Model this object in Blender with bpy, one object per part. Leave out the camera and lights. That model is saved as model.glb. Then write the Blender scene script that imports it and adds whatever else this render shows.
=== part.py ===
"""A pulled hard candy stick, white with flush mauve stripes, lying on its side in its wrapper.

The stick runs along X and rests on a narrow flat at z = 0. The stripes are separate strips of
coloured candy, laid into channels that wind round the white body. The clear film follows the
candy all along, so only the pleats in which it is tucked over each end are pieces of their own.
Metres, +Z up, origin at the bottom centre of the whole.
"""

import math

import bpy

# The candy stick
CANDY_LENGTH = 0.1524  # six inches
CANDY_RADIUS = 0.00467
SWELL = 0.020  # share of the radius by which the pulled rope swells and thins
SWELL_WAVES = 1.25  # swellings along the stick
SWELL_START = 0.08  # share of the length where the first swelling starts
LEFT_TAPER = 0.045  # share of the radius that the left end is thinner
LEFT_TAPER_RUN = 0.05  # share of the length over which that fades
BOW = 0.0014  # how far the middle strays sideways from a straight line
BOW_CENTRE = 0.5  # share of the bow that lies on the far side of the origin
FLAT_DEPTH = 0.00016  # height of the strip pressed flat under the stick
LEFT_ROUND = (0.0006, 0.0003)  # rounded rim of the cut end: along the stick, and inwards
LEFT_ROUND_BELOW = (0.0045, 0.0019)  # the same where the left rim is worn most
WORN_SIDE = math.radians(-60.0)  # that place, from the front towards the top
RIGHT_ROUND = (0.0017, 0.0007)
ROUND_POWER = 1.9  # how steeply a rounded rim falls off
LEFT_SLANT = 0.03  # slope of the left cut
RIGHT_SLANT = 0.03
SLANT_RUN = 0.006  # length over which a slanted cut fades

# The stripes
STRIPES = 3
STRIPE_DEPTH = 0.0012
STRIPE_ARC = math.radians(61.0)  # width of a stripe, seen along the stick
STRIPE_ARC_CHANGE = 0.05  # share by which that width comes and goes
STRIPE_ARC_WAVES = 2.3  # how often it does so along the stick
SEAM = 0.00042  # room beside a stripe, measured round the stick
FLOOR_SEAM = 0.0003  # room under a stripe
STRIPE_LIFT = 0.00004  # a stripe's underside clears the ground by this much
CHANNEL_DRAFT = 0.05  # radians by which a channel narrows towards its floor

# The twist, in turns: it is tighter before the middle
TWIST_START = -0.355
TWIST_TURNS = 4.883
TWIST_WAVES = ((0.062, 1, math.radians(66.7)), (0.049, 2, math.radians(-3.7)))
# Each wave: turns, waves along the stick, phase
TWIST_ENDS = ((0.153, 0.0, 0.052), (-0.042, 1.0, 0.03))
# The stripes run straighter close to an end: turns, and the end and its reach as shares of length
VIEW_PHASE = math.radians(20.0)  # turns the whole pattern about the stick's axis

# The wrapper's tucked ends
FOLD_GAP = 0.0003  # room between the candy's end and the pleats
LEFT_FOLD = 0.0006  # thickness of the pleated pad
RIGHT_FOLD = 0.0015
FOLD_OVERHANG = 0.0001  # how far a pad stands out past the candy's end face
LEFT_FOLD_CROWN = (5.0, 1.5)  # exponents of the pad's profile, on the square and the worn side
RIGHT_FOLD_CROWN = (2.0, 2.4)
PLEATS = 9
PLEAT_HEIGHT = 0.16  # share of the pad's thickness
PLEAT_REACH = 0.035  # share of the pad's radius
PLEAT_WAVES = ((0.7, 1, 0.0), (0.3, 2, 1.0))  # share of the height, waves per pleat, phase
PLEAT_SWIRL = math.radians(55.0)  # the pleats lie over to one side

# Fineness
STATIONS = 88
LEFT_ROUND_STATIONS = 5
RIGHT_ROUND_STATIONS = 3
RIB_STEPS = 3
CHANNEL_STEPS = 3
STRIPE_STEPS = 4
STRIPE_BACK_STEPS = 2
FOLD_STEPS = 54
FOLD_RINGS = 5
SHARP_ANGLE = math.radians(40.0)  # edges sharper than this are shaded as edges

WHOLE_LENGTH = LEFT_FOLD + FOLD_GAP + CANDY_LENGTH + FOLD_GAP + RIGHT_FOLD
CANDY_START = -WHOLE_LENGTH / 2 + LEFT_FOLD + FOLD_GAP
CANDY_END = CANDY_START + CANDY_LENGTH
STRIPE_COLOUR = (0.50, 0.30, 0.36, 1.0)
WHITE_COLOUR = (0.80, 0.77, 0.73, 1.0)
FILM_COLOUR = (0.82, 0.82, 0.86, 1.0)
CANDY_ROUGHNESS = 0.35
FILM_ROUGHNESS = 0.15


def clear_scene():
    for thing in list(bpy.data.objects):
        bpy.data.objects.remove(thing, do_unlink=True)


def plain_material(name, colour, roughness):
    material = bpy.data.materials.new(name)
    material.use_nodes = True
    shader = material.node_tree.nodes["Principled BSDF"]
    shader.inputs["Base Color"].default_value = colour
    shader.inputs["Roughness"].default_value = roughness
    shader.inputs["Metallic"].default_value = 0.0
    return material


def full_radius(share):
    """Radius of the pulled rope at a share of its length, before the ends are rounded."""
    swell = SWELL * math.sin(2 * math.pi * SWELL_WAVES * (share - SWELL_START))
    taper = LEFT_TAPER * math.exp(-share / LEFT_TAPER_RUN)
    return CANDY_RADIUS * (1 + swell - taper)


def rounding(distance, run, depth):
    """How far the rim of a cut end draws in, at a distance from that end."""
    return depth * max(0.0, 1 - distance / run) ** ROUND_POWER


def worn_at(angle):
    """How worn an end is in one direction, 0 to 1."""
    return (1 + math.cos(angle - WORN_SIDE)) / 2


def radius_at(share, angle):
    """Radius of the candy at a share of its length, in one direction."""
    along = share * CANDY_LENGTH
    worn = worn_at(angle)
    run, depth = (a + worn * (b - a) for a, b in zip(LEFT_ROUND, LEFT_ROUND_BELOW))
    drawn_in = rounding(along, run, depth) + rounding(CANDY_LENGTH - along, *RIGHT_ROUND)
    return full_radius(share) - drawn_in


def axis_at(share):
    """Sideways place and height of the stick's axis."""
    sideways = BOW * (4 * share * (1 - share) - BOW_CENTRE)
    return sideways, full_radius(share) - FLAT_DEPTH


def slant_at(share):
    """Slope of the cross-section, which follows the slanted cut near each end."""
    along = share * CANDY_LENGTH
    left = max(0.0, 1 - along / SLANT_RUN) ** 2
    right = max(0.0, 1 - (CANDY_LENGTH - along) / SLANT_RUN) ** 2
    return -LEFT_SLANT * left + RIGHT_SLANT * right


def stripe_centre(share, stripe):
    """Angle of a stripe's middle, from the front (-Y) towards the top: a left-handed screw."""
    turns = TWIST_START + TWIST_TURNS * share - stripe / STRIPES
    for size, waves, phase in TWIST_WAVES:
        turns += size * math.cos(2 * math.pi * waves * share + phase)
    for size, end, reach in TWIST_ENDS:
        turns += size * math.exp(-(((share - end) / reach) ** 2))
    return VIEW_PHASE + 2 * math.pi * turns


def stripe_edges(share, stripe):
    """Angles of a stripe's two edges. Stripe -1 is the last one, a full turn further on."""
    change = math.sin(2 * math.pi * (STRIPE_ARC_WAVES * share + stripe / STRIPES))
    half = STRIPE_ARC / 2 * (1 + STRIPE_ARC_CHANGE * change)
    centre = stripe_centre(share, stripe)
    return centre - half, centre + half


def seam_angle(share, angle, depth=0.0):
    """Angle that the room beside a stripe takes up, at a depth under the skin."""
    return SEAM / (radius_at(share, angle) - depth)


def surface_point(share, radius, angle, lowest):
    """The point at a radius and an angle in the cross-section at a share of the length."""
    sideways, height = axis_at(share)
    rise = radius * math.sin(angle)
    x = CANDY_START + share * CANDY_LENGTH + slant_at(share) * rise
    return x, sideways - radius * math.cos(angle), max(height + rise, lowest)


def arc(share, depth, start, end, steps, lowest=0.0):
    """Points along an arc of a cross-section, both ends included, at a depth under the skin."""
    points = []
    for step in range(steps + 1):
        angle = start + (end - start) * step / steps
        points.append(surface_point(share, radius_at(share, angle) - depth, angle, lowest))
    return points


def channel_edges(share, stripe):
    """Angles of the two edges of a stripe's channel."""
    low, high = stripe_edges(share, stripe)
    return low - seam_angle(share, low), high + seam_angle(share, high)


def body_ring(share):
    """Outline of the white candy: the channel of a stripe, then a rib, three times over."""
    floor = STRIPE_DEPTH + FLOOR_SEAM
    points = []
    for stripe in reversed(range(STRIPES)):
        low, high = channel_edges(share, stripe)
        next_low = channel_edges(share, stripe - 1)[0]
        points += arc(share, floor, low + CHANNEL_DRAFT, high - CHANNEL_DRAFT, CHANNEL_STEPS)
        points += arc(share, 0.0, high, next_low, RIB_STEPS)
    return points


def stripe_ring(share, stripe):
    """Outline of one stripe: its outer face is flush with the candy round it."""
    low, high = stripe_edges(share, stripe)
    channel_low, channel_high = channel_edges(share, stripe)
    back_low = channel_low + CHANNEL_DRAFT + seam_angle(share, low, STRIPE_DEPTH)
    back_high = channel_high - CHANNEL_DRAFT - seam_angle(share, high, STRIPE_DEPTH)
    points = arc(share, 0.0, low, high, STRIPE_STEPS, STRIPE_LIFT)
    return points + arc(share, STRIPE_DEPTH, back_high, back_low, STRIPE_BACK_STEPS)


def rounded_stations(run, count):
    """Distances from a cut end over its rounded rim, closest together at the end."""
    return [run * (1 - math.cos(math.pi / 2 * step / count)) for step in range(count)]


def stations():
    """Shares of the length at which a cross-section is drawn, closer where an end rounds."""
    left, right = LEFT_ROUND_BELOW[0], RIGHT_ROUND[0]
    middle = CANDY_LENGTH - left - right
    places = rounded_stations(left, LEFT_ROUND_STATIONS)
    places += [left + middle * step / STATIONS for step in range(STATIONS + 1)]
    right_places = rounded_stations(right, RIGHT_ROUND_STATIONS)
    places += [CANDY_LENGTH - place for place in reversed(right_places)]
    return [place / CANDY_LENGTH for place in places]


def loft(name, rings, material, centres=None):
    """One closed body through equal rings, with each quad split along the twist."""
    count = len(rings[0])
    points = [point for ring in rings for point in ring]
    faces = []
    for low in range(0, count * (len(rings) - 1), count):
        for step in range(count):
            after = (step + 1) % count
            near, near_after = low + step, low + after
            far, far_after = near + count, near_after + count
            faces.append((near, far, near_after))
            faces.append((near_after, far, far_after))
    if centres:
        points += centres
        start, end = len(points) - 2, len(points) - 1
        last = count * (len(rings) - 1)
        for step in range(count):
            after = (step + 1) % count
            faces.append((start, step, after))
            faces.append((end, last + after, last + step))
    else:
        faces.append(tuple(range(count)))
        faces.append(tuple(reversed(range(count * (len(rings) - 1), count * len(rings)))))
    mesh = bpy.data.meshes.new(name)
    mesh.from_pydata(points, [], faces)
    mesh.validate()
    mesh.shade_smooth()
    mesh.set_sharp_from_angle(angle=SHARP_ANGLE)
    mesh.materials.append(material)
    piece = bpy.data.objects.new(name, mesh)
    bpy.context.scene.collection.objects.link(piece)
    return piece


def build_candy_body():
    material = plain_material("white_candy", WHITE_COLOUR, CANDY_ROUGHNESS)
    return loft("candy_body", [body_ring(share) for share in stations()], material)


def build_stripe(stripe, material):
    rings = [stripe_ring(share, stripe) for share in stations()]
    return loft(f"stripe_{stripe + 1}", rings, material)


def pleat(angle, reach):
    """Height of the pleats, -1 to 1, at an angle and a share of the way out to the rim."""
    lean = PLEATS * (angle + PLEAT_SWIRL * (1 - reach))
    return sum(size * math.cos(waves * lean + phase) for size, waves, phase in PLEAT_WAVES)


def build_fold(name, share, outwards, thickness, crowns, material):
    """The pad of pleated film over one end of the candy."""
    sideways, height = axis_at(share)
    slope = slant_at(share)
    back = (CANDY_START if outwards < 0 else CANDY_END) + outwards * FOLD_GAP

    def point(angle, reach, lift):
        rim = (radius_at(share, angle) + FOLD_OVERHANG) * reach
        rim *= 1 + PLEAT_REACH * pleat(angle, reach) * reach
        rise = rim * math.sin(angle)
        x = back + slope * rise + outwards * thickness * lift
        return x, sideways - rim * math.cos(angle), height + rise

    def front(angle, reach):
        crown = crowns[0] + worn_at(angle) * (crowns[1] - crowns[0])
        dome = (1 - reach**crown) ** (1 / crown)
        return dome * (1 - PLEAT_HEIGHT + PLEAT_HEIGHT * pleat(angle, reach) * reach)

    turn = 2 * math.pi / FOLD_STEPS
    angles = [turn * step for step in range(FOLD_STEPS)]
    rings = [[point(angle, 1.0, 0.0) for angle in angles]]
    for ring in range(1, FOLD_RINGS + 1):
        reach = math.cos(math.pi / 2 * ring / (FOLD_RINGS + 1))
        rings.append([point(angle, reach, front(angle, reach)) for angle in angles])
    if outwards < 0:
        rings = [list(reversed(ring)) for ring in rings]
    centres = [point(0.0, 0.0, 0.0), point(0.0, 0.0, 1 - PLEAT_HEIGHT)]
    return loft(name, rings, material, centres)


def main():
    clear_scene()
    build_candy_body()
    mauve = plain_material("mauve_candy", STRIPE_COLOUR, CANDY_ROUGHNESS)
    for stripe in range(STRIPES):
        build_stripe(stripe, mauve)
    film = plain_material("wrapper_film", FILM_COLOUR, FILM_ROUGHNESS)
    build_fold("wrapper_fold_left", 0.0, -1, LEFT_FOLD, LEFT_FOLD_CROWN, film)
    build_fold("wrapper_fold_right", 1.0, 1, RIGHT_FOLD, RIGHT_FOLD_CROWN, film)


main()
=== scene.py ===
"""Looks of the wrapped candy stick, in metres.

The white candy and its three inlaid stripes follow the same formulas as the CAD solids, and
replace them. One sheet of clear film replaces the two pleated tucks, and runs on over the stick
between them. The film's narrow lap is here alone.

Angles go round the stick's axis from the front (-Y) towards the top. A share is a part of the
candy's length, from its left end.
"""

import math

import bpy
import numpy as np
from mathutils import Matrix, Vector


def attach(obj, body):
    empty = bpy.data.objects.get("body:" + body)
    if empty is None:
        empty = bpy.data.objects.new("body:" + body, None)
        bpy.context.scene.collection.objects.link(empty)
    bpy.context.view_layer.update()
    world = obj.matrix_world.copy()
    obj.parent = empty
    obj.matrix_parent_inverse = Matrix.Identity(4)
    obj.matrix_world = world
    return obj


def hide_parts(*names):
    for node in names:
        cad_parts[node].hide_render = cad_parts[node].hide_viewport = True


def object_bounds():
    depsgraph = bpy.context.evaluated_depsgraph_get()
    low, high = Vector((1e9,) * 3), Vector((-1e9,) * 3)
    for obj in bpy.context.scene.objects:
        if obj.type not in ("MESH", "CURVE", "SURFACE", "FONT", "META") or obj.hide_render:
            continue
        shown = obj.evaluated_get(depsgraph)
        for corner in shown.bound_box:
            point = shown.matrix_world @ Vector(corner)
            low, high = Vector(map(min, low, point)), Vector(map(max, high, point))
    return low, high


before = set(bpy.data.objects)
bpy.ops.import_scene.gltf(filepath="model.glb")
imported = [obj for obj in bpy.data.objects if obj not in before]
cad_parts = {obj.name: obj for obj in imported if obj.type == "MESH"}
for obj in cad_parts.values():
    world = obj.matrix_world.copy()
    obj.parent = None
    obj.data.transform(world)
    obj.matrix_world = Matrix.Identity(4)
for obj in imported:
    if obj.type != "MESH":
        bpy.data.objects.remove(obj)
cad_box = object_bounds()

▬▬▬

§ **Exercise goal**: Extract exactly the leading lines of the data, stopping at and including the line with "in its wrapper.".

§ **Solution to this task**:
Model this object in Blender with bpy, one object per part. Leave out the camera and lights. That model is saved as model.glb. Then write the Blender scene script that imports it and adds whatever else this render shows.
=== part.py ===
"""A pulled hard candy stick, white with flush mauve stripes, lying on its side in its wrapper.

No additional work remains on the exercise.